* **Raw data**
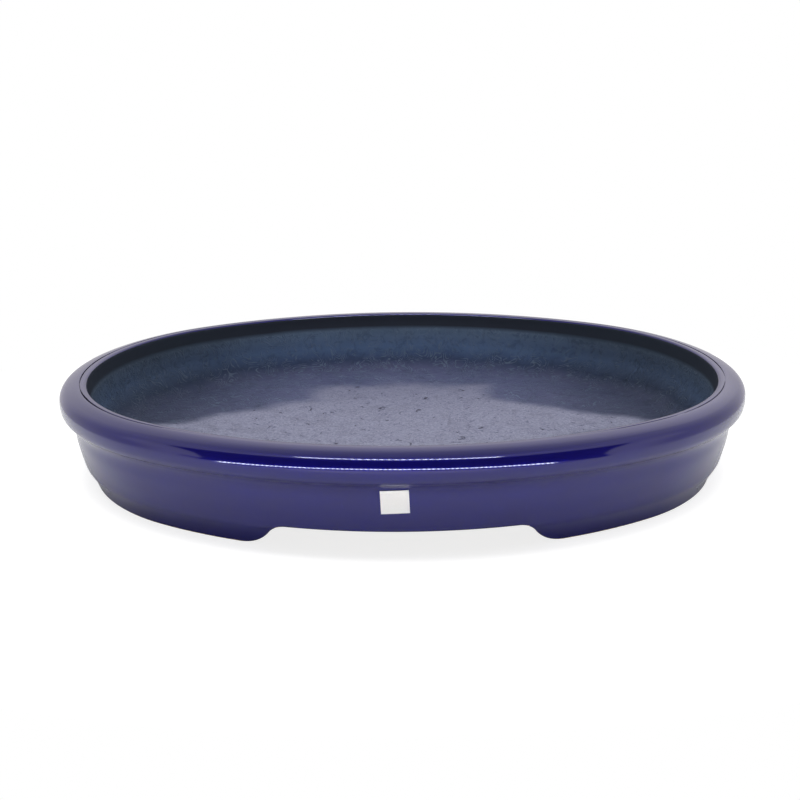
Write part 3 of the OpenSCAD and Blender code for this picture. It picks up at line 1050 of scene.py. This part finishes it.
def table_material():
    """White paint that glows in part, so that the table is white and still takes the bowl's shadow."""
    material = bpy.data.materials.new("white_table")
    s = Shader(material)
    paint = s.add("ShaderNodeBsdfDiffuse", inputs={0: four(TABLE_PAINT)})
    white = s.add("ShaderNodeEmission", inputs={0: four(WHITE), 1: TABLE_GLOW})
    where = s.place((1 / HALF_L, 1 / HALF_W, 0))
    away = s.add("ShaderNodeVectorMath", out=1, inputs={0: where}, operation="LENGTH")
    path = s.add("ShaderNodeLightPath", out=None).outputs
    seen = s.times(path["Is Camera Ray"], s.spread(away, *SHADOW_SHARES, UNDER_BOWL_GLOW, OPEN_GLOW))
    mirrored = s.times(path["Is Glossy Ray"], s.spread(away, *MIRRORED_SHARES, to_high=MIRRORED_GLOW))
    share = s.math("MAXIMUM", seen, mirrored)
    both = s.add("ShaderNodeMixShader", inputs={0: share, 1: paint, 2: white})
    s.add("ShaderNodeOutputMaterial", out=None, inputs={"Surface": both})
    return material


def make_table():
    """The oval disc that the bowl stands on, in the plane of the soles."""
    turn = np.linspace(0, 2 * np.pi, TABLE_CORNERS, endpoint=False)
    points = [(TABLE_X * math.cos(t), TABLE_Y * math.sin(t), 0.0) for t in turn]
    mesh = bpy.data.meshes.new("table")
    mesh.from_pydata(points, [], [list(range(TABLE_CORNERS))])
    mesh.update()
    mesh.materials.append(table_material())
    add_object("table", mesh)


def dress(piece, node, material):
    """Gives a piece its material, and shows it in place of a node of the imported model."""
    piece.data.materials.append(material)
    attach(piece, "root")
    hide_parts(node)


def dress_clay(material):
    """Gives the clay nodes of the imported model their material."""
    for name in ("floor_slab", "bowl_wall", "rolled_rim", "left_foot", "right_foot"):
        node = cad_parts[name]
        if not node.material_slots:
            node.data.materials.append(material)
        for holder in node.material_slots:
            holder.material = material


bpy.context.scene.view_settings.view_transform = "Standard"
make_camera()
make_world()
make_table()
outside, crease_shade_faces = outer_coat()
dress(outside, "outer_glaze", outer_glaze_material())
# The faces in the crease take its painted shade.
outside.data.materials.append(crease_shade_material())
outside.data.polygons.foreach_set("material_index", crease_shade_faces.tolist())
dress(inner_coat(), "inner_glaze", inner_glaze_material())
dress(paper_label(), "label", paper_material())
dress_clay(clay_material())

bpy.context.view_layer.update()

* **What is required**
All of the data needs to be reproduced exactly, with no line missing.

* **Complete response**
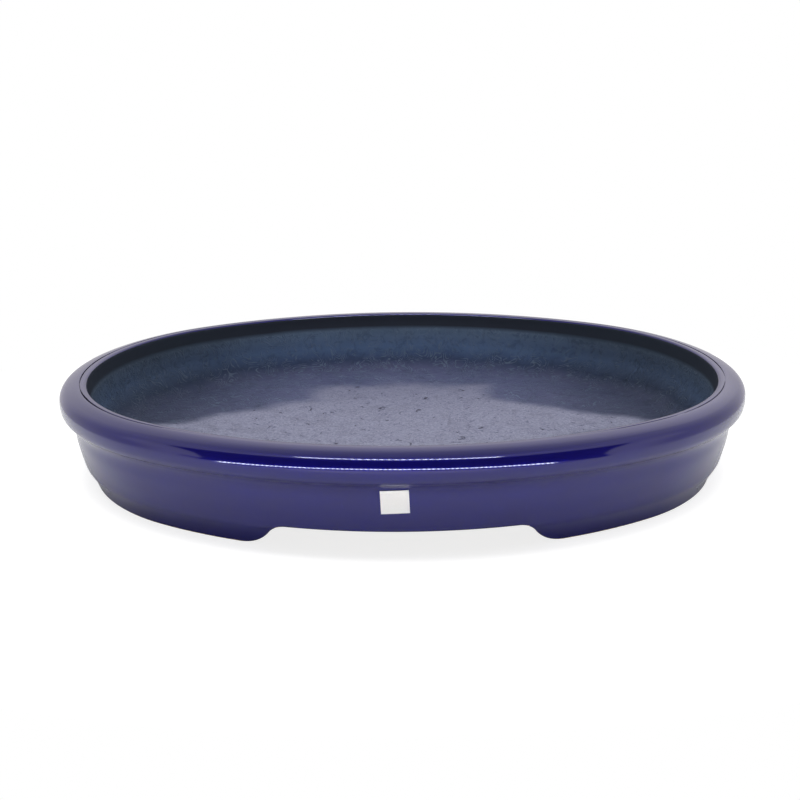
Write part 3 of the OpenSCAD and Blender code for this picture. It picks up at line 1050 of scene.py. This part finishes it.
def table_material():
    """White paint that glows in part, so that the table is white and still takes the bowl's shadow."""
    material = bpy.data.materials.new("white_table")
    s = Shader(material)
    paint = s.add("ShaderNodeBsdfDiffuse", inputs={0: four(TABLE_PAINT)})
    white = s.add("ShaderNodeEmission", inputs={0: four(WHITE), 1: TABLE_GLOW})
    where = s.place((1 / HALF_L, 1 / HALF_W, 0))
    away = s.add("ShaderNodeVectorMath", out=1, inputs={0: where}, operation="LENGTH")
    path = s.add("ShaderNodeLightPath", out=None).outputs
    seen = s.times(path["Is Camera Ray"], s.spread(away, *SHADOW_SHARES, UNDER_BOWL_GLOW, OPEN_GLOW))
    mirrored = s.times(path["Is Glossy Ray"], s.spread(away, *MIRRORED_SHARES, to_high=MIRRORED_GLOW))
    share = s.math("MAXIMUM", seen, mirrored)
    both = s.add("ShaderNodeMixShader", inputs={0: share, 1: paint, 2: white})
    s.add("ShaderNodeOutputMaterial", out=None, inputs={"Surface": both})
    return material


def make_table():
    """The oval disc that the bowl stands on, in the plane of the soles."""
    turn = np.linspace(0, 2 * np.pi, TABLE_CORNERS, endpoint=False)
    points = [(TABLE_X * math.cos(t), TABLE_Y * math.sin(t), 0.0) for t in turn]
    mesh = bpy.data.meshes.new("table")
    mesh.from_pydata(points, [], [list(range(TABLE_CORNERS))])
    mesh.update()
    mesh.materials.append(table_material())
    add_object("table", mesh)


def dress(piece, node, material):
    """Gives a piece its material, and shows it in place of a node of the imported model."""
    piece.data.materials.append(material)
    attach(piece, "root")
    hide_parts(node)


def dress_clay(material):
    """Gives the clay nodes of the imported model their material."""
    for name in ("floor_slab", "bowl_wall", "rolled_rim", "left_foot", "right_foot"):
        node = cad_parts[name]
        if not node.material_slots:
            node.data.materials.append(material)
        for holder in node.material_slots:
            holder.material = material


bpy.context.scene.view_settings.view_transform = "Standard"
make_camera()
make_world()
make_table()
outside, crease_shade_faces = outer_coat()
dress(outside, "outer_glaze", outer_glaze_material())
# The faces in the crease take its painted shade.
outside.data.materials.append(crease_shade_material())
outside.data.polygons.foreach_set("material_index", crease_shade_faces.tolist())
dress(inner_coat(), "inner_glaze", inner_glaze_material())
dress(paper_label(), "label", paper_material())
dress_clay(clay_material())

bpy.context.view_layer.update()